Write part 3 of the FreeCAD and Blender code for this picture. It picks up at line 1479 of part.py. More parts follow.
+ + + +
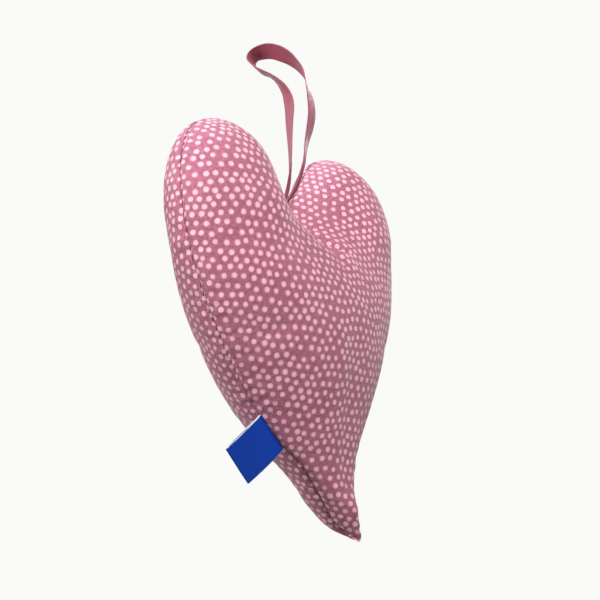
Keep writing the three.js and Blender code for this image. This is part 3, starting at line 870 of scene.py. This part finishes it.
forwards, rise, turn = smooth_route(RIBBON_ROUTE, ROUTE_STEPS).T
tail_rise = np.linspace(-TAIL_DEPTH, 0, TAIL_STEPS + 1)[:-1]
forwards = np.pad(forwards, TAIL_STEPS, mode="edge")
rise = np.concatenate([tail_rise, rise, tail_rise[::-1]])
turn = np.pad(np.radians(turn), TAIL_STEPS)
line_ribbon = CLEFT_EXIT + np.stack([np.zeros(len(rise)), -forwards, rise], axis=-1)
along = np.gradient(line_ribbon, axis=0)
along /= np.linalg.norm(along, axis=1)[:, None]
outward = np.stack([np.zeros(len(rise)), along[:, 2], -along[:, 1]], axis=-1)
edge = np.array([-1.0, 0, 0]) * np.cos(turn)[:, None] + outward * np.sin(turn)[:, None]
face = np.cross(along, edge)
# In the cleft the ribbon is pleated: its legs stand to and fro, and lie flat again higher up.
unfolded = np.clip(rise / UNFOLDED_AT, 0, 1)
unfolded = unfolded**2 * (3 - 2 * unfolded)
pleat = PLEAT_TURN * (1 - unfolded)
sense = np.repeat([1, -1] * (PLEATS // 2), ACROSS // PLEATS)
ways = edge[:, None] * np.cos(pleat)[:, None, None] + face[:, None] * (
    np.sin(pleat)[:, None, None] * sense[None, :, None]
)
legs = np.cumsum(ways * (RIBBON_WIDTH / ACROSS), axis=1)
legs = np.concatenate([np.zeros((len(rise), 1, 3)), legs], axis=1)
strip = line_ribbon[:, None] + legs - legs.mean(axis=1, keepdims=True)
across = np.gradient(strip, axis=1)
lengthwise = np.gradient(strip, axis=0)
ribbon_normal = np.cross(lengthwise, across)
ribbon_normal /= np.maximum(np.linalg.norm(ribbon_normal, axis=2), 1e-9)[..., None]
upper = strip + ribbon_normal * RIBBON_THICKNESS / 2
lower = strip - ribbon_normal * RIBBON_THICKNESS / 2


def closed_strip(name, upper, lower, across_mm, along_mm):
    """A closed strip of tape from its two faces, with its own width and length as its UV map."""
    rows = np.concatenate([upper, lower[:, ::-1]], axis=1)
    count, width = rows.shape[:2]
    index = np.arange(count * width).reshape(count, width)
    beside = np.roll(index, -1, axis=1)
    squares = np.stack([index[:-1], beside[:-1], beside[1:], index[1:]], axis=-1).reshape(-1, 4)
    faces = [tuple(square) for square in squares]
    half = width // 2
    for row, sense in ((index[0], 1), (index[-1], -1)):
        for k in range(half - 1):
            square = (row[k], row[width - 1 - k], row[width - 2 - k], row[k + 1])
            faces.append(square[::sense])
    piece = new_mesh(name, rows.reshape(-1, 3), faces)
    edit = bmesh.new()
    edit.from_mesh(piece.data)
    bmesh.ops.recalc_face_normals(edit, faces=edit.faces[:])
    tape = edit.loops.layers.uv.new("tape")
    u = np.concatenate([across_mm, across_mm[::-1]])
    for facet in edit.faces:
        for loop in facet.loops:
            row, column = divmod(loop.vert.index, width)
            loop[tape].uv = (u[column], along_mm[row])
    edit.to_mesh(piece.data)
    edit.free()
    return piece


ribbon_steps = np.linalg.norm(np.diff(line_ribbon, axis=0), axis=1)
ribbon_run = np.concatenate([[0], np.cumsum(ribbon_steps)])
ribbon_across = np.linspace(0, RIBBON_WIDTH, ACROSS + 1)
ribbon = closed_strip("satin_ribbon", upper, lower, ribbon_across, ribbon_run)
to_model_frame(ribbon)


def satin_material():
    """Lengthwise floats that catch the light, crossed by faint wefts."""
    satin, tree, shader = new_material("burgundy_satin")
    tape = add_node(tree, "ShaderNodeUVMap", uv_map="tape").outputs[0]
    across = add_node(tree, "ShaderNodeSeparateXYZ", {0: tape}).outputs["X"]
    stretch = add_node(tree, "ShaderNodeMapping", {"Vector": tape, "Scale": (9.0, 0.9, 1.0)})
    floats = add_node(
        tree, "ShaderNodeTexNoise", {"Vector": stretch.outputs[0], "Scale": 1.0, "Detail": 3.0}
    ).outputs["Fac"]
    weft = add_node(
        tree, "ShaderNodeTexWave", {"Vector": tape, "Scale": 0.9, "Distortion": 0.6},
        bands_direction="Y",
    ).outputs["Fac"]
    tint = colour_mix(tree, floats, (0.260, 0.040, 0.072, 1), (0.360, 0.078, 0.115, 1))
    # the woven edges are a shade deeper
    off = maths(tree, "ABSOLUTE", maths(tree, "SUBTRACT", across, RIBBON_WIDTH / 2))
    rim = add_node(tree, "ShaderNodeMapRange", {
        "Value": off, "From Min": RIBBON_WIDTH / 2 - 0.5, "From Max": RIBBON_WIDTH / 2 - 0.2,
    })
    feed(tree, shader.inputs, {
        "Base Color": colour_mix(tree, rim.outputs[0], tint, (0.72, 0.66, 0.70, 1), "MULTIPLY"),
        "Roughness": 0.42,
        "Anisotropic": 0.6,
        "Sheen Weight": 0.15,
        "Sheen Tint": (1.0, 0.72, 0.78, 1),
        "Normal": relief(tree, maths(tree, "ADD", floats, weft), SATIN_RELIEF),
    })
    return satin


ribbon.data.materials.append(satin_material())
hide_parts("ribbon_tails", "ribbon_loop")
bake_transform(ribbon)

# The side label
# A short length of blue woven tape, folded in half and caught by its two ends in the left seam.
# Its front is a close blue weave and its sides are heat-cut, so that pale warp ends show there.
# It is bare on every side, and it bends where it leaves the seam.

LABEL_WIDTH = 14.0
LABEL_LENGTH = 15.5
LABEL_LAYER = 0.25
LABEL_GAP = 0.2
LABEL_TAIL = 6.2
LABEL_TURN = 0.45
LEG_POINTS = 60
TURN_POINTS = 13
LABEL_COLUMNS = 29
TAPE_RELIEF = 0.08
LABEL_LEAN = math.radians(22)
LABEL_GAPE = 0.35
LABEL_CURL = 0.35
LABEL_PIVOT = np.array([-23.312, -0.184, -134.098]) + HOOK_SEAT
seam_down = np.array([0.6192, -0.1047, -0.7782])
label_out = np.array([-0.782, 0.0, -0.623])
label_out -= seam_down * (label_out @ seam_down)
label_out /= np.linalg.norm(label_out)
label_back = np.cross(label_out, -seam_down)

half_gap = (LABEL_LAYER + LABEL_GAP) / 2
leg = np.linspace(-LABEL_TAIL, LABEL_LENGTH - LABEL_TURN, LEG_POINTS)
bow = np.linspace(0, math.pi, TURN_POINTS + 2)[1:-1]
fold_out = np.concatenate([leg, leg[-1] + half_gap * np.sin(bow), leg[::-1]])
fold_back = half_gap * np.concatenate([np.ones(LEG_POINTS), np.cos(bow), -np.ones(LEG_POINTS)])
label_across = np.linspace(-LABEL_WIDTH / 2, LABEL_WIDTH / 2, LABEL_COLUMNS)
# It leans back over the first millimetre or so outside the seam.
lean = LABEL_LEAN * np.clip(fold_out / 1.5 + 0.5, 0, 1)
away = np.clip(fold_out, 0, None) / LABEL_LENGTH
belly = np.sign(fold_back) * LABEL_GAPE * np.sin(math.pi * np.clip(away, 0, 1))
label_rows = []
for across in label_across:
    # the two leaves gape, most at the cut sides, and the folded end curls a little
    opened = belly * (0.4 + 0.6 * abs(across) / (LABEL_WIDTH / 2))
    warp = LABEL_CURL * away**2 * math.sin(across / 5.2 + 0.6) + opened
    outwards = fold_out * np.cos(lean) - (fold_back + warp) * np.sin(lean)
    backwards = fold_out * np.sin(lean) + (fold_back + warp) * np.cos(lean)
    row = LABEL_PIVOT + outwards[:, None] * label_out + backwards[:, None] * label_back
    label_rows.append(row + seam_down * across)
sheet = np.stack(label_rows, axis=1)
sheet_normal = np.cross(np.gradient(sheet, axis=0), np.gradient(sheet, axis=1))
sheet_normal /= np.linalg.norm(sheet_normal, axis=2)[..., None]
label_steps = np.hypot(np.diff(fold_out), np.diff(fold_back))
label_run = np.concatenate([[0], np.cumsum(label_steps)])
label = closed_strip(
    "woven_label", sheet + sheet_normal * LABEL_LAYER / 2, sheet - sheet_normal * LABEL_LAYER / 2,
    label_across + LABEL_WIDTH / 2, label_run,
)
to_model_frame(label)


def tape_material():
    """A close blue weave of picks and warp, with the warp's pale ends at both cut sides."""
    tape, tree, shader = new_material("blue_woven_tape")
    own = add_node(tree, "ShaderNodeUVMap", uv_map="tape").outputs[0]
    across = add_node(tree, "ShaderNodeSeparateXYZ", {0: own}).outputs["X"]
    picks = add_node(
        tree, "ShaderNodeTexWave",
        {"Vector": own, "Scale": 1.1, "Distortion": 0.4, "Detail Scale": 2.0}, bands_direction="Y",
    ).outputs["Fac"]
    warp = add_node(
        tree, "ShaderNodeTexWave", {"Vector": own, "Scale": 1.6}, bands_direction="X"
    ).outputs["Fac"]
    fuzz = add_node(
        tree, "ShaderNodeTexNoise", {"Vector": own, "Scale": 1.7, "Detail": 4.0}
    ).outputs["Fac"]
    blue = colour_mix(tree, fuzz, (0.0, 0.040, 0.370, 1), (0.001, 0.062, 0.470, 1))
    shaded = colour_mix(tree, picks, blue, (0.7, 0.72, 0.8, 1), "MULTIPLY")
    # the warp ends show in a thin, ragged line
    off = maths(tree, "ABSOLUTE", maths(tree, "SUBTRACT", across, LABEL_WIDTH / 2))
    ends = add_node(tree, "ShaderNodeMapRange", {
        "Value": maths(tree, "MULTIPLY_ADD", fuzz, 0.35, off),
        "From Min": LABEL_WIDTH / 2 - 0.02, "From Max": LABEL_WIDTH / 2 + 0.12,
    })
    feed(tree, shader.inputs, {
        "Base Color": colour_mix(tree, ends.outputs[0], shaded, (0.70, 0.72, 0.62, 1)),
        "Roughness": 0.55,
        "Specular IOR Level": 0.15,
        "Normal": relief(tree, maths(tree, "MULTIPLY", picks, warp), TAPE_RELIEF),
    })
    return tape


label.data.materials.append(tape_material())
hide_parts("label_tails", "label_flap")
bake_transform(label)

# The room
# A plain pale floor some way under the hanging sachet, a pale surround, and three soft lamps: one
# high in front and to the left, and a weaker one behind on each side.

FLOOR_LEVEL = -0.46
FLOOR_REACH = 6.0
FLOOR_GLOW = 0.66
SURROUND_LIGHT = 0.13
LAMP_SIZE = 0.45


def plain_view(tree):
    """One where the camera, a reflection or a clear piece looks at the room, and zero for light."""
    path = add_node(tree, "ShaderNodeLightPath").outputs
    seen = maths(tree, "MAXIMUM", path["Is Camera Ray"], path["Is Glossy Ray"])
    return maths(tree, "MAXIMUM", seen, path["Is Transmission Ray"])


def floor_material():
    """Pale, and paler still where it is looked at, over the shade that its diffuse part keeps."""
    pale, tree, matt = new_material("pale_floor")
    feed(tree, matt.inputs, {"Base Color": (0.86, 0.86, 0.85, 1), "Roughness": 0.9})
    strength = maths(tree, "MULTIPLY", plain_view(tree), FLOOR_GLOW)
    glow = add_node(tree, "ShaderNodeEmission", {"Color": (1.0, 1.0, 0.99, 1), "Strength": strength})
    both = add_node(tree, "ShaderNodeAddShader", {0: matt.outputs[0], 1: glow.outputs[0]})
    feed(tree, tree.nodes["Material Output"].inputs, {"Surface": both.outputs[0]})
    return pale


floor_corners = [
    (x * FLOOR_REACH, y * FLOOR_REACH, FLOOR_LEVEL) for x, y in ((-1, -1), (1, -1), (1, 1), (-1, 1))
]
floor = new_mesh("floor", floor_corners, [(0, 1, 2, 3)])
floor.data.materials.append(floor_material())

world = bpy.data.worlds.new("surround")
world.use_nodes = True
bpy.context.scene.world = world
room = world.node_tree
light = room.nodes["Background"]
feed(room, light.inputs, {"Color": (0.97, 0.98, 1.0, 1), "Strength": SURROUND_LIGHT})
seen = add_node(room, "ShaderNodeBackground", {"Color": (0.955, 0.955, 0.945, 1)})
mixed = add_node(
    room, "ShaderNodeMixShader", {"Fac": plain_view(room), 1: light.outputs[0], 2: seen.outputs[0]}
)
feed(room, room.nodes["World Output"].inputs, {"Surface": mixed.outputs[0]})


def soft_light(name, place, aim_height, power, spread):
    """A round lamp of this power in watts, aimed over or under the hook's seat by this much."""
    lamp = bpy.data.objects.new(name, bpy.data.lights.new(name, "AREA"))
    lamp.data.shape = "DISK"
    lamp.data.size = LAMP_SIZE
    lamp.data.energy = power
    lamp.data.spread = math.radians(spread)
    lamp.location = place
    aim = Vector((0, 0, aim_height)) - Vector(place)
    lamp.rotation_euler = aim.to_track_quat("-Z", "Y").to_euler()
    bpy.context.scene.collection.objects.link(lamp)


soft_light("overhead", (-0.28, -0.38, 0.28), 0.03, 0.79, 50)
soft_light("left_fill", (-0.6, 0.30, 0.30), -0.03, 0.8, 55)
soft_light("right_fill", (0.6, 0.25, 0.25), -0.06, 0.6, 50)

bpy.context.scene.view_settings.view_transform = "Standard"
+ + + +
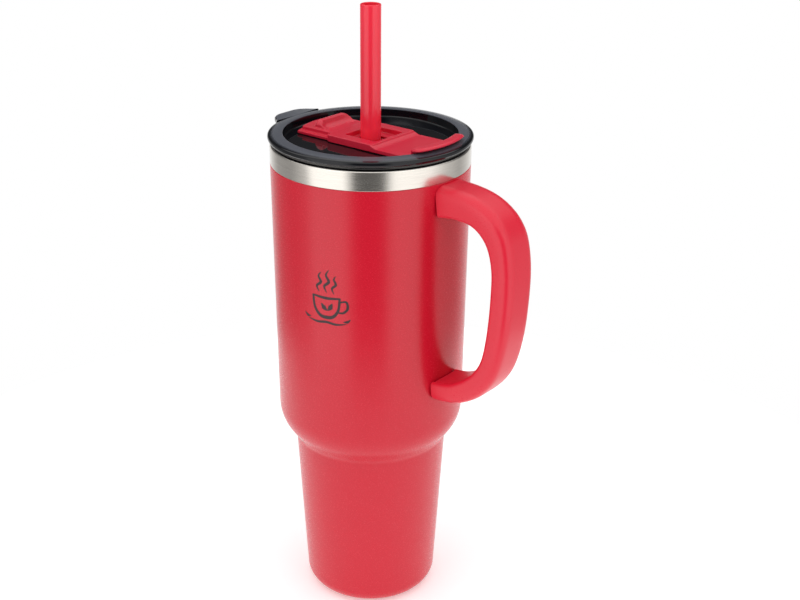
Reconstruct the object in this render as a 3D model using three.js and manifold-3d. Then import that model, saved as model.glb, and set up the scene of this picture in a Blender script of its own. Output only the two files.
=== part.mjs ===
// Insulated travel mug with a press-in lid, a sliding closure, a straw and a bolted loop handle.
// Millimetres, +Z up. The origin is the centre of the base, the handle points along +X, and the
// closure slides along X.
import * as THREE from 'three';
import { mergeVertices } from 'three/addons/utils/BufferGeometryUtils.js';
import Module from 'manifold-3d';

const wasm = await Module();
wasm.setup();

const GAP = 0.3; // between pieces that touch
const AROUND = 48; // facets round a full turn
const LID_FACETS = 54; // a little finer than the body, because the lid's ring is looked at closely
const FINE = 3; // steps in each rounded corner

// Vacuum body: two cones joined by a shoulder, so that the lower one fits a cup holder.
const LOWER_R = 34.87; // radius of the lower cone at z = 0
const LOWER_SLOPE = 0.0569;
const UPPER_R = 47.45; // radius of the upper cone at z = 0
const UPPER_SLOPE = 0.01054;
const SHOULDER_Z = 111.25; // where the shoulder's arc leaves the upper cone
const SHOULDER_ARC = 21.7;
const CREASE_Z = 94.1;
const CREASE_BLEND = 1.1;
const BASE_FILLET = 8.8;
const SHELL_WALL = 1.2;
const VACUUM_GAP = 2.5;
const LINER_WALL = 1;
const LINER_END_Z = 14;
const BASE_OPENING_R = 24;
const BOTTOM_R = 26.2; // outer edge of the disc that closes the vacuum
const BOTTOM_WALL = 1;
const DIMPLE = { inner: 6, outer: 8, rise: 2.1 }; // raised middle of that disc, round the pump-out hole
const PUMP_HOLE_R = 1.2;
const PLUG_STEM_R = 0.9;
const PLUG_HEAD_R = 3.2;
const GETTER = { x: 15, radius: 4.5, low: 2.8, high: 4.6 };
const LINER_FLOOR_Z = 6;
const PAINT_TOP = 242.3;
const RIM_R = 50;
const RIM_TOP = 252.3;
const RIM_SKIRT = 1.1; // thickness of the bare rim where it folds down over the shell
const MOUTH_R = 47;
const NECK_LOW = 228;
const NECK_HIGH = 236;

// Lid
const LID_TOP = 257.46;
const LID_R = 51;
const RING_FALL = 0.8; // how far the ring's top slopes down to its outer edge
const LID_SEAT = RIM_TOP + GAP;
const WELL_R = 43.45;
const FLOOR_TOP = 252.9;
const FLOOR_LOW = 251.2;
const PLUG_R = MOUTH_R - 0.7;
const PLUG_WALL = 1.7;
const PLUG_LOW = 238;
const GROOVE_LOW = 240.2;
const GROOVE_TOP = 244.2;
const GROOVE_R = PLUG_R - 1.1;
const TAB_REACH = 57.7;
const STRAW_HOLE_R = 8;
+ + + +
◆ **TASK GOAL**
Pick out all lines containing the string "code".

◆ **RESPONSE**
Write part 3 of the FreeCAD and Blender code for this picture. It picks up at line 1479 of part.py. More parts follow.
Keep writing the three.js and Blender code for this image. This is part 3, starting at line 870 of scene.py. This part finishes it.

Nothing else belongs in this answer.